Tagging podcasts with speech-to-text

This project aims to investigate tagging of podcasts by using a speech-to-text algorithm and extracting keywords from the text file.

Introduction

Since I have always been interested in music and audio I wanted to do a small project involving this. The most useful I could think off, was to try to rip text from a podcast and find the most used words. These could then be attached as “tags/keywords” (meta data), making it possible to search on these in a database of podcasts.

The podcast used in this project is from a show called Clockwise. The title was: “Glue an iPad to a Speaker, Done!” and is an interview/conversation style podcast with two or more speakers. Due to limited computing power I had to use a smaller snipped of the full audio file.

For this example we will use the following libraries:

import dataiku
import matplotlib.pyplot as plt
from IPython.display import Audio
import speech_recognition as sr
import pocketsphinx
from wordcloud import WordCloud, STOPWORDS
import collections
from rake_nltk import Rake
import operator

As a side note, I am using Dataiku to organise the project. I like to use Dataiku as my main platform for all kinds of data projects. By making a “managed folder” Dataiku can handle any kind of data type and you can access these files any way you like with a python recipe.

png

Setting up the file path

When attaching a python recipe to a managed folder, Dataiku automatically loads information about the folder to a dictionary in the begining of the code:

You can then extract the path like so:

folder_path = audio_info['path'] + '/'
filename = 'podcast.wav'
file_path = folder_path + filename

Using the IPython.display.Audio library you can easily play audio from inside the notebook:

Audio(data=file_path)

png

Ripping text from audio file

The speech recognition library simply records the audio to memory and uses the PocketSphinx, which runs a recognition algorithm locally on your computer.

r = sr.Recognizer()

with sr.AudioFile(file_path) as source:
    
    # listen for the data (load audio to memory)
    audio_data = r.record(source)
    
    # recognize (convert from speech to text)
    text = r.recognize_sphinx(audio_data)

The text looks like this:

png

From listening to the audio and reading the ripped output, it is clear that the recognition of the words is not impressive. For faster and better performance it is possible to use multiple online ML tools by Google and Microsoft eg., if you have a license to use their API. However, to show the concept the PocketSphinx should do fine.

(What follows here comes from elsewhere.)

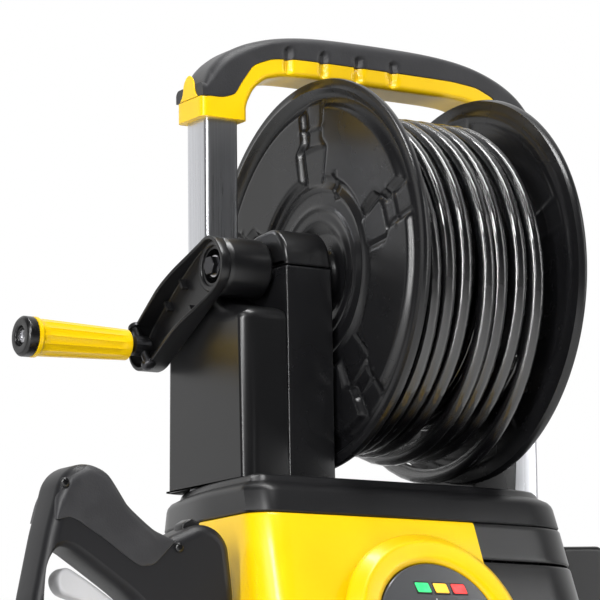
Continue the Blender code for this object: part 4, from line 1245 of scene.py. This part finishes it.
def panel_disc(profile, spot=(0.0, 0.0), steps=96, ripple=None, solid=True):
    """A turned shape standing on the panel: (radius, lift) about the panel's own normal."""
    profile = np.asarray(profile, float)
    angle = around(steps)
    radius, lift = profile[None, :, 0], profile[None, :, 1]
    if ripple is not None:
        radius = radius * ripple(angle, lift)
    points = on_panel(spot[0] + radius * np.cos(angle), spot[1] + radius * np.sin(angle), lift)
    return grid_mesh(points, wrap_v=not solid)


def panel_tile(corners, base, top, radius=0.0006):
    """A flat shape on the panel with softened edges, from one lift to another."""
    profile = edge_profile(base, top, min(radius, (top - base) * 0.45), 4)
    flat, lift = inset_rows(rounded(corners, radius * 1.6, 4), profile)
    return grid_mesh(on_panel(flat[..., 0], flat[..., 1], lift), caps=(True, True))


def build_controls():
    ring = filleted([(0.05, 0.001), (0.074, 0.001), (0.074, 0.0052), (0.0655, 0.0128), (0.053, 0.0122),
        (0.05, 0.009)], 0.0022, 6, True)
    piece("dial_ring", panel_disc(ring, steps=144, solid=False), "yellow", "control_ring")
    face = filleted([(0.0, 0.001), (0.0496, 0.001), (0.0496, 0.0098), (0.0484, 0.0104), (0.0, 0.0094)],
        0.0006, 4)
    piece("dial_face", panel_disc(face, steps=96), "glass", "display_panel")
    hood = filleted([(0.0285, 0.009), (0.0325, 0.009), (0.0322, 0.0122), (0.03, 0.0128),
        (0.0285, 0.0122)], 0.0006, 3, True)
    piece("knob_well", panel_disc(hood, (0.0, -0.014), solid=False), "black", slot="dark_grey_plastic")

    def grip(angle, lift):
        band = smooth(lift, 0.0115, 0.0135) * (1 - smooth(lift, 0.0235, 0.0255))
        return 1 - 0.045 * band * (0.5 + 0.5 * np.cos(angle * 24))

    knob = filleted([(0.0, 0.0108), (0.0248, 0.0108), (0.025, 0.013), (0.0238, 0.024), (0.02, 0.0266),
        (0.012, 0.0258), (0.0, 0.025)], 0.0012, 5)
    piece("knob_skin", panel_disc(knob, (0.0, -0.014), 192, grip), "yellow", "mode_knob", body="knob")
    bar = panel_tile([(-0.0022, -0.01), (0.0022, -0.01), (0.0022, 0.004), (-0.0022, 0.004)], 0.0255,
        0.0285, 0.0008)
    piece("knob_pointer", bar, "black", body="knob", slot="dark_grey_plastic")
    for tint, x in (("green", -0.01), ("amber", 0.005), ("red", 0.02)):
        corners = [(x - 0.0045, 0.0275), (x + 0.0065, 0.0275), (x + 0.0045, 0.0345),
            (x - 0.0065, 0.0345)]
        frame_corners = [(a + (0.0012 if a > x else -0.0012),
            b + (0.0012 if b > 0.03 else -0.0012)) for a, b in corners]
        piece("lamp_frame_" + tint, panel_tile(frame_corners, 0.0088, 0.0104), "black",
            slot="dark_grey_plastic")
        piece("lamp_window_" + tint, panel_tile(corners, 0.01, 0.0112), tint, "lamp_" + tint)
    for k in range(9):
        angle = math.radians(210 - k * 30)
        c, s = math.cos(angle), math.sin(angle)
        corners = [(r * c - w * s, -0.014 + r * s + w * c) for r,
            w in ((0.0338, -0.0005), (0.0375, -0.0005), (0.0375, 0.0005), (0.0338, 0.0005))]
        if corners[0][1] > 0.022:
            continue
        piece("dial_tick_%d" % (k + 1), panel_tile(corners, 0.0092, 0.0102, 0.0002), "trigger")


def build_hook():
    """Cable hook: a thick bracket with a downturned prong and a moulded pivot cap."""
    line = np.array([(0.1645, 0.33), (0.199, 0.328), (0.203, 0.322), (0.203, 0.302), (0.208, 0.292),
        (0.217, 0.296), (0.217, 0.372), (0.212, 0.378), (0.172, 0.376), (0.1645, 0.367)])
    outline = resampled(rounded(line + (PART_X, 0), 0.005, 6), 200)
    front, back = low("cable_hook")[1], high("cable_hook")[1]
    piece("hook_skin", slab(outline, front, back, 0.004, "Y", 6), "black", "cable_hook", body="hook")


# ---- Wheels and feet --------------------------------------------------------------------------
def build_wheels():
    treads = sizes().tread_count
    for side, sign in (("left", -1), ("right", 1)):
        node = "wheel_tyre_" + side
        near, far = reach_x(node)
        centre = (PART_X, WHEEL_Y, WHEEL_Z)
        mid = (near + far) / 2

        def tread(angle, along):
            x = np.abs(np.abs(along) - mid) / ((far - near) / 2)
            block = smooth(np.abs(np.sin(angle * treads / 2 + x * 2.2)), 0.12, 0.3)
            crown = smooth(0.86 - x, 0.0, 0.12)
            return 1 - 0.018 * crown * (1 - block)

        t = np.linspace(-math.pi / 2 * 0.98, math.pi / 2 * 0.98, 30)
        crown_r = WHEEL_R - 0.011 + 0.011 * np.cos(t) ** 0.55
        crown_x = mid + (far - near) / 2 * np.sin(t)
        profile = np.vstack([[(0.0724, near + 0.0006)], np.stack([crown_r, crown_x], -1),
            [(0.0724, far - 0.0006)]])
        drawn = profile * (1, sign)
        piece(node + "_skin", turned(drawn, centre, steps=treads * 10, ripple=tread), "tyre", node,
            body="wheel_" + side, angle=30.0)
        build_rim(side, sign, near, far, centre)


def build_rim(side, sign, near, far, centre):
    """Rim: a dished web with five raised spokes, as heights over (radius, angle)."""
    steps, rows = 240, 60
    angle = around(steps)
    radius = np.linspace(0.0066, 0.0718, rows)[None, :] * np.ones_like(angle)
    pitch = TAU / 5
    turn = np.abs((angle + pitch / 2) % pitch - pitch / 2)
    spoke = smooth(0.0135 - radius * np.sin(turn) * 0.9, 0.0, 0.0035)
    between = (1 - spoke) * smooth(radius, 0.023, 0.027) * (1 - smooth(radius, 0.058, 0.062))
    hub = 1 - smooth(radius, 0.018, 0.024)
    edge = smooth(radius, 0.062, 0.0665)
    outer = 0.207 + (far - 0.0025 - 0.207) * np.maximum(hub * 0.95, edge) - 0.0045 * between
    outer = outer + 0.0012 * bell(radius, 0.06, 0.0012)
    inner = 0.196 - (0.196 - near - 0.0015) * np.maximum(hub, edge)
    mesh = disc(centre, angle, [(radius, sign * outer), (radius[:, ::-1], sign * inner[:, ::-1])])
    node = "wheel_rim_" + side
    piece(node + "_skin", mesh, "deck_black", node, body="wheel_" + side, slot="dark_grey_plastic",
        angle=50.0)
    node = "hub_cap_" + side
    edge_x, tip = reach_x(node)
    cap = filleted([(0.0, edge_x + 0.0045), (0.0155, edge_x + 0.0035), (0.0157, edge_x + 0.005),
        (0.013, tip - 0.002), (0.006, tip - 0.0004), (0.0, tip - 0.0003)], 0.001, 5)
    drawn = cap * (1, sign)
    piece(node + "_skin", turned(drawn, centre), "yellow", node, body="wheel_" + side)


def build_feet():
    for side in ("left", "right"):
        node = "foot_" + side
        base, top = low(node), high(node)
        centre = ((base[0] + top[0]) / 2, (base[1] + top[1]) / 2, 0.0)
        profile = filleted([(0.0, 0.0), (0.015, 0.0), (0.0178, 0.0035), (0.0178, 0.012), (0.015, 0.016),
            (0.017, top[2]), (0.0, top[2])], 0.0012, 4)
        piece(node + "_skin", turned(profile, centre, "Z"), "rubber", node)


# ---- Carried-over nodes -----------------------------------------------------------------------
def dress_nodes():
    """Better finishes for the frame's own pieces that keep their shape."""
    looks = {"steel": ("wheel_axle", "reel_axle", "motor_rotor", "wobble_plate", "hose_connector"),
             "dark_steel_and_shade": ("crank_pivot_pin", "crank_spindle"),
             "cast": ("motor_stator", "pump_body", "pump_head", "reel_swivel"),
             "black": ("hook_boss", "cord_gland", "motor_fan", "feed_pipe"),
             "brass": ("water_inlet",)}
    for look, nodes in looks.items():
        for node in nodes:
            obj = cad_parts[node]
            obj.data.materials.clear()
            obj.data.materials.append(finish(look))


# ---- Stage ------------------------------------------------------------------------------------
SENSOR_MM, LENS_MM = 36.0, 196.332
LIGHT_AIM = (0.0, 0.0, 0.5)


def camera_axes():
    """Right, up and forward directions of the camera from its yaw, pitch and roll."""
    size = sizes()
    yaw, pitch, roll = size.camera_yaw, size.camera_pitch, size.camera_roll
    forward = np.array([math.sin(yaw) * math.cos(pitch), math.cos(yaw) * math.cos(pitch),
        math.sin(pitch)])
    right = np.array([math.cos(yaw), -math.sin(yaw), 0.0])
    up = np.cross(right, forward)
    c, s = math.cos(roll), math.sin(roll)
    return c * right + s * up, c * up - s * right, forward


def build_camera():
    right, up, forward = camera_axes()
    data = bpy.data.cameras.new("camera")
    data.sensor_width, data.lens = SENSOR_MM, LENS_MM
    camera = in_scene("camera", data)
    place = HUB - (0.0688 * right + 0.0117 * up + sizes().camera_distance * forward)
    columns = np.column_stack([right, up, -forward, place])
    camera.matrix_world = Matrix([*columns.tolist(), (0, 0, 0, 1)])
    bpy.context.scene.camera = camera


def area_light(name, spot, size, power):
    data = bpy.data.lights.new(name, "AREA")
    data.shape = "RECTANGLE"
    data.size, data.size_y = size
    data.energy = power
    light = in_scene(name, data)
    light.location = spot
    light.rotation_euler = (Vector(LIGHT_AIM) - Vector(spot)).to_track_quat("-Z", "Y").to_euler()


def studio_world():
    """White behind the machine, dim behind the camera: strength rises with the view direction."""
    world = bpy.data.worlds.new("studio")
    world.use_nodes = True
    sky = Tree(world.node_tree)
    facing = sky.add("ShaderNodeVectorMath", {"operation": "DOT_PRODUCT"},
        [sky.add("ShaderNodeTexCoord"), (0.45, 0.89, 0.0)], out=1)
    strength = sky.add("ShaderNodeMapRange", {"interpolation_type": "SMOOTHSTEP"},
        [facing, -0.25, 0.75, 0.05, 1.0])
    background = sky.nodes["Background"]
    sky.plug(strength, background.inputs["Strength"])
    sky.plug((1.0, 1.0, 1.0, 1.0), background.inputs["Color"])
    return world


def build_stage():
    bpy.ops.mesh.primitive_plane_add(size=24, location=(0, 0, -0.0005))
    floor = bpy.context.object
    floor.name = "studio_floor"
    floor.data.materials.append(finish("floor"))
    bpy.context.scene.world = studio_world()
    bpy.context.scene.view_settings.view_transform = "Standard"
    area_light("key_light", (-1.6, -1.9, 2.1), (0.6, 0.6), 44.0)
    area_light("left_strip", (-2.2, -1.35, 0.95), (0.09, 1.9), 44.0)
    area_light("right_strip", (1.9, -1.7, 1.15), (0.16, 1.9), 13.0)
    area_light("top_light", (0.1, -0.4, 2.4), (0.18, 1.6), 32.0)


# ---- Operators --------------------------------------------------------------------------------
def operator(idname, label, note, *builders):
    """One operator class that runs its builders in order."""
    def execute(self, context):
        for build in builders:
            build()
        return {"FINISHED"}

    return type("WASHER_OT_" + idname, (bpy.types.Operator,),
                {"bl_idname": "washer." + idname, "bl_label": label, "__doc__": note,
                 "execute": execute})


OPERATORS = (
    operator("camera", "Camera", "Places the camera in front and to the left", build_camera),
    operator("hose", "Hose", "Winds the hose onto the reel", build_hose),
    operator("reel", "Reel", "Makes the flanges and the drum", build_reel),
    operator("crank", "Crank", "Makes the crank arm, boss and folding grip", build_crank),
    operator("towers", "Towers", "Makes the towers, bearing caps and collars", build_towers),
    operator("handle", "Handle", "Makes the tubes, yoke and rubber grip", build_handle),
    operator("casing", "Casing", "Makes the covers, deck, base and louvres", build_casing),
    operator("controls", "Controls", "Makes the dial, lamps and knob", build_controls),
    operator("hook", "Cable hook", "Makes the turning cable hook", build_hook),
    operator("gun", "Trigger gun", "Makes the gun, trigger, barrel and holster", build_gun),
    operator("wheels", "Wheels", "Makes the tyres, rims, caps and feet", build_wheels, build_feet),
    operator("finishes", "Finishes", "Dresses the frame's remaining pieces", dress_nodes),
    operator("stage", "Stage", "Sets the floor and the lights", build_stage),
)


class WASHER_PT_build(bpy.types.Panel):
    """Lists the pieces that can be built."""
    bl_label = "Pressure washer"
    bl_idname = "WASHER_PT_build"
    bl_space_type = "VIEW_3D"
    bl_region_type = "UI"
    bl_category = "Washer"

    def draw(self, context):
        for made in OPERATORS:
            self.layout.operator(made.bl_idname)


CLASSES = (WasherColours, WasherSizes, *OPERATORS, WASHER_PT_build)


def register():
    for item in CLASSES:
        bpy.utils.register_class(item)
    bpy.types.Scene.washer_colours = PointerProperty(type=WasherColours)
    bpy.types.Scene.washer_sizes = PointerProperty(type=WasherSizes)


def unregister():
    del bpy.types.Scene.washer_sizes
    del bpy.types.Scene.washer_colours
    for item in reversed(CLASSES):
        bpy.utils.unregister_class(item)


def main():
    register()
    for made in OPERATORS:
        getattr(bpy.ops.washer, made.bl_idname.split(".")[1])()


if __name__ == "__main__":
    main()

Creating wordsclouds from text

Now that we have the podcast in text format let us try to filter out the most common stopwords and make a wordcloud:

cloud = WordCloud(stopwords=STOPWORDS).generate(text)
plt.figure(figsize=(8, 8), facecolor=None)
plt.imshow(cloud, interpolation="bilinear")
plt.axis("off")
plt.tight_layout(pad=0)
plt.show()

png

The most common words are bigger in size and seems to be one, apple, back, way, remote etc. From the title of the podcast “Apple” and “remote” possible makes good sense. Even though we have filtered out many stopwords most of the other words seem quite generic.

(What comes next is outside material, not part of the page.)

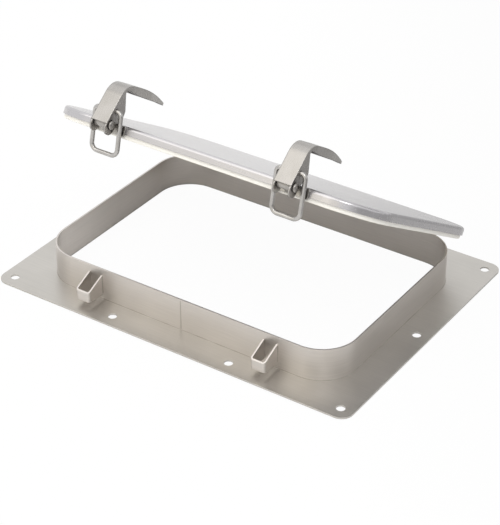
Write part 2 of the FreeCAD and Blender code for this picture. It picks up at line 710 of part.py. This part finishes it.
def make_wire_loop(side, sign):
    """A closed-ended bail of round wire; its own origin is the middle of its pivot."""
    body = new_body(f"wire_loop_{side}")
    half = "dim.loop_width / 2"
    corners = [
        ("-dim.loop_end", "0"),
        (f"-{half}", "0", "dim.loop_eye_bend"),
        (f"-{half}", "-dim.loop_length", "dim.loop_bend"),
        (half, "-dim.loop_length", "dim.loop_bend"),
        (half, "0", "dim.loop_eye_bend"),
        ("dim.loop_end", "0"),
    ]
    path = new_sketch(body, f"wire_path_{side}", "XZ_Plane")
    spots = [Vector(value(corner[0]), value(corner[1]), 0) for corner in corners]
    bends = [corner_arc(*spots[i - 1:i + 2], value(corners[i][2])) for i in range(1, len(corners) - 1)]
    starts = [spots[0]] + [bend[2] for bend in bends]
    finishes = [bend[1] for bend in bends] + [spots[-1]]
    lines = [path.addGeometry(Part.LineSegment(a, b), False) for a, b in zip(starts, finishes)]
    hold_point(path, lines[0], 1, corners[0][0], corners[0][1])
    hold_point(path, lines[-1], 2, corners[-1][0], corners[-1][1])
    for i, (centre, first, last, left) in enumerate(bends):
        corner = corners[i + 1]
        arc, (start, end) = add_arc(path, centre, value(corner[2]), first, last, left)
        path.addConstraint(Sketcher.Constraint("Tangent", lines[i], 2, arc, start))
        path.addConstraint(Sketcher.Constraint("Tangent", arc, end, lines[i + 1], 1))
        hold(path, "Radius", arc, expression=corner[2])
        spot = path.addGeometry(Part.Point(spots[i + 1]), True)
        hold_point(path, spot, 1, corner[0], corner[1])
        path.addConstraint(Sketcher.Constraint("PointOnObject", spot, 1, lines[i]))
        path.addConstraint(Sketcher.Constraint("PointOnObject", spot, 1, lines[i + 1]))
    section = new_sketch(body, f"wire_section_{side}", "YZ_Plane", "-dim.loop_end")
    add_circle(section, "0", "0", "dim.wire / 2")
    swept = body.newObject("PartDesign::AdditivePipe", f"wire_sweep_{side}")
    swept.Profile = section
    swept.Spine = (path, [])
    body.Placement = loop_pose(sign)


make_flange_plate()
make_collar_ring()
make_lid_pan()
make_lid_seal()
for side, sign in (("left", "-1"), ("right", "1")):
    make_strike(side, sign)
    make_hinge_bracket(side, sign)
    make_hinge_pin(side, sign)
    make_hinge_arm(side, sign)
    make_latch_base(side, sign)
    make_lever_rivet(side, sign)
    make_latch_lever(side, sign)
    make_loop_barrel(side, sign)
    make_wire_loop(side, sign)
doc.recompute()

bodies = [item for item in doc.Objects if item.TypeId == "PartDesign::Body"]
for item in doc.Objects:
    if "Invalid" in item.State or "Error" in item.State:
        raise RuntimeError(f"{item.Label} failed: {item.State}")
for body in bodies:
    if body.Shape.isNull() or not body.Shape.isValid() or len(body.Shape.Solids) != 1:
        raise RuntimeError(f"{body.Label} is not one valid solid")

os.makedirs("parts", exist_ok=True)
for body in bodies:
    body.Shape.exportStep(f"parts/{body.Label}.step")
    print(f"{body.Label}: {body.Shape.Volume:.0f} mm3")
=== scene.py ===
"""An inspection hatch of stainless steel sheet, its lid standing open: finishes, welds and studio."""
import math

import bpy
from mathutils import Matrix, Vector


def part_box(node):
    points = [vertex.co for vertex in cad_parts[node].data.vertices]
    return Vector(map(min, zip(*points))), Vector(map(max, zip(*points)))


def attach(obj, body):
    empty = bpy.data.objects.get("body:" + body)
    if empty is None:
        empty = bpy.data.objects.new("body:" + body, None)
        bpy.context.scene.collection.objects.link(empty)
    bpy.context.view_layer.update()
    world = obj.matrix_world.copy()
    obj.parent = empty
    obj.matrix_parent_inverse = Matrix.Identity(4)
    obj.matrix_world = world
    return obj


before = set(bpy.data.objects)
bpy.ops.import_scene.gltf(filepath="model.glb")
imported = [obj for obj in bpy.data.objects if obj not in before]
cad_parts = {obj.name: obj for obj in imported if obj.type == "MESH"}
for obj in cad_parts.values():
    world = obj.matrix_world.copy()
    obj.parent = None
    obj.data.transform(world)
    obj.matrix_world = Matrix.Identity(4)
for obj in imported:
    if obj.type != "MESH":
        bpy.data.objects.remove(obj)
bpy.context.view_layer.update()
bpy.ops.object.select_all(action="DESELECT")

MM = 0.001


# the camera, matched to the bolt holes and the collar's rim

CAMERA_AZIMUTH = math.radians(34.107)
CAMERA_ELEVATION = math.radians(32.971)
CAMERA_DISTANCE = 1332.085 * MM
CAMERA_TARGET = Vector((-9.463, 13.042, 0)) * MM
# Blender takes the sensor and the lens in millimetres, and all else in metres
SENSOR_HEIGHT = 36
LENS_LENGTH = 122.93
NEAREST_SEEN = 0.05
FARTHEST_SEEN = 20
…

We can simply update the stopwords list if we want to remove more words:

stopwords_new = list(STOPWORDS) + ['back', 'clockwise']

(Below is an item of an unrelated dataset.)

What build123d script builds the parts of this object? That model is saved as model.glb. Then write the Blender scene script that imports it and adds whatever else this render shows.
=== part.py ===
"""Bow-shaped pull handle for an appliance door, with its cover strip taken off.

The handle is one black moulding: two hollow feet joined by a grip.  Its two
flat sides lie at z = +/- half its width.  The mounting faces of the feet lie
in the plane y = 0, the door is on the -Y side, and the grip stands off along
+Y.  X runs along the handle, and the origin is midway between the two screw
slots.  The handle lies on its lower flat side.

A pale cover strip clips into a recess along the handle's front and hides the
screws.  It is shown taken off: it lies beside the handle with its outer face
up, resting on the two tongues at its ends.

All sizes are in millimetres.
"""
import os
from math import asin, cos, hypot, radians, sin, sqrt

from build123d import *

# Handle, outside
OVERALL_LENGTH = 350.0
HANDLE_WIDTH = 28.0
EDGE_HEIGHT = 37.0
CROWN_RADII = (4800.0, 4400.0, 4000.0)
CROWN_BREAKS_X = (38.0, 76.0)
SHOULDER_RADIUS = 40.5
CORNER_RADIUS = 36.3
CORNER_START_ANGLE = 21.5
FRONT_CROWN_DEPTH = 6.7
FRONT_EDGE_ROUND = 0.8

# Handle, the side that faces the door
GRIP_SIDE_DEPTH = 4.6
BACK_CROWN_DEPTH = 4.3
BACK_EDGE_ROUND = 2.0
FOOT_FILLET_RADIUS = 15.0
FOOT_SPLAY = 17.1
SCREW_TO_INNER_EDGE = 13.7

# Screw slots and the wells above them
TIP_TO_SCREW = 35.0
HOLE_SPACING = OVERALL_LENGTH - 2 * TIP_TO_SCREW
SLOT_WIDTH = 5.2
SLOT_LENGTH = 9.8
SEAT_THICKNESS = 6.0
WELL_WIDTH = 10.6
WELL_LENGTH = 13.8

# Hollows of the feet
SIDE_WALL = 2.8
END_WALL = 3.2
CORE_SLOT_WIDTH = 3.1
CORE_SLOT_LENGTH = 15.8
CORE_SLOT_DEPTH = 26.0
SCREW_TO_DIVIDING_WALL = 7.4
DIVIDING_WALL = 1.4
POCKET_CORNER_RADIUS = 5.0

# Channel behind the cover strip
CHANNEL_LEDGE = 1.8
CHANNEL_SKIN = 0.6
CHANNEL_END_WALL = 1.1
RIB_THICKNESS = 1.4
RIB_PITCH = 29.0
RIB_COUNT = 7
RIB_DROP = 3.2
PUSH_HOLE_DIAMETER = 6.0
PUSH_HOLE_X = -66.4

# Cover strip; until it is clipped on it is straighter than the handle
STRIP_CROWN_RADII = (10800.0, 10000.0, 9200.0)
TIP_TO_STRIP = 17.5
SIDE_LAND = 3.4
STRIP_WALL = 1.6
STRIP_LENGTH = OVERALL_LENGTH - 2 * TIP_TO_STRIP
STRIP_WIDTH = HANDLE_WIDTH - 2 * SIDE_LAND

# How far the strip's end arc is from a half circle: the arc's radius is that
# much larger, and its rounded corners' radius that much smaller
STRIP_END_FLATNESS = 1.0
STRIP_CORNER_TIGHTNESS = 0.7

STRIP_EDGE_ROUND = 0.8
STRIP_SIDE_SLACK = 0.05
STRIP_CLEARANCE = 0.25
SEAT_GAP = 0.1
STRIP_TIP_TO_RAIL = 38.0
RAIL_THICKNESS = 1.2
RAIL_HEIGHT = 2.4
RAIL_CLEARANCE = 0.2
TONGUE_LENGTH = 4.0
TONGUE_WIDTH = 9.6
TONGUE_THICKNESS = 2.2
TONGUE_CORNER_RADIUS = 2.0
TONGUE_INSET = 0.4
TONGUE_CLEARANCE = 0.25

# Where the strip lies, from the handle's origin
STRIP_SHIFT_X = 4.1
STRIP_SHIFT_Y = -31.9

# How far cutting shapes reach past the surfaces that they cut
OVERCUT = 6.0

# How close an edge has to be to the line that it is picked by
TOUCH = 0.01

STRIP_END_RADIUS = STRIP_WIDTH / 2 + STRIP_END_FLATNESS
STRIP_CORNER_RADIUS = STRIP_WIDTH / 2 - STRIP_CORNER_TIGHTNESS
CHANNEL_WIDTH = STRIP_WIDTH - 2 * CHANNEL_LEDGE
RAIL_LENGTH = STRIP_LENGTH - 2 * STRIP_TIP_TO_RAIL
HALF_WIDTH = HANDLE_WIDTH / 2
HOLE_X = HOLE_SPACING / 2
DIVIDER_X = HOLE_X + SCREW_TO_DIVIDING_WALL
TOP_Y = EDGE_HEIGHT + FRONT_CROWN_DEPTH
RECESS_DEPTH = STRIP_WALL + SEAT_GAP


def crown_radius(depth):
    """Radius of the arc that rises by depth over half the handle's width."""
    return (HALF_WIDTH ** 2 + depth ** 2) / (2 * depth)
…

And the wordcloud now looks like this:

png

To get the list of top word let us try and find the most used ones in another way:

filtered_words = [word for word in text.split() if word not in stopwords_new]
counted_words = collections.Counter(filtered_words)

words = []
counts = []
for letter, count in counted_words.most_common(10):
    words.append(letter)
    counts.append(count)
list(zip(words, counts))

png

As we can see it corresponds well with the wordcloud above.

These 10 most common words would not be very good “tags” for this podcast unfortunately. One thing is of course that it is only a snippet of the whole podcast and the Sphinx is not the best interpreter. However, a lot of custom tweaking has to be done to filter out the most relevant tags, and for this to work as automated as possible. Most likely specific tweaks has to be done per podcast series you are trying to tag.

Getting keywords with Rake

Another library designed to extract keywords from text is called Rake. This algorithm tries to cluster words that are often used together while also ranking them on the amount of times they are used.

rake = Rake(stopwords=stopwords_new)
tags = rake.extract_keywords_from_text(text)
top_tags = rake.get_ranked_phrases_with_scores()
top_tags[:10]

png

This result is obviously not the most useful. Since the text is interpreted from spoken word, and that there were multiple people speaking, this algorithm might have some difficulties working properly. With a more advanced setup, it could be interesting to test if it is possibe to recognise the different speakers from eachother and see if that could help the algorithm by looking at their sentences seperately.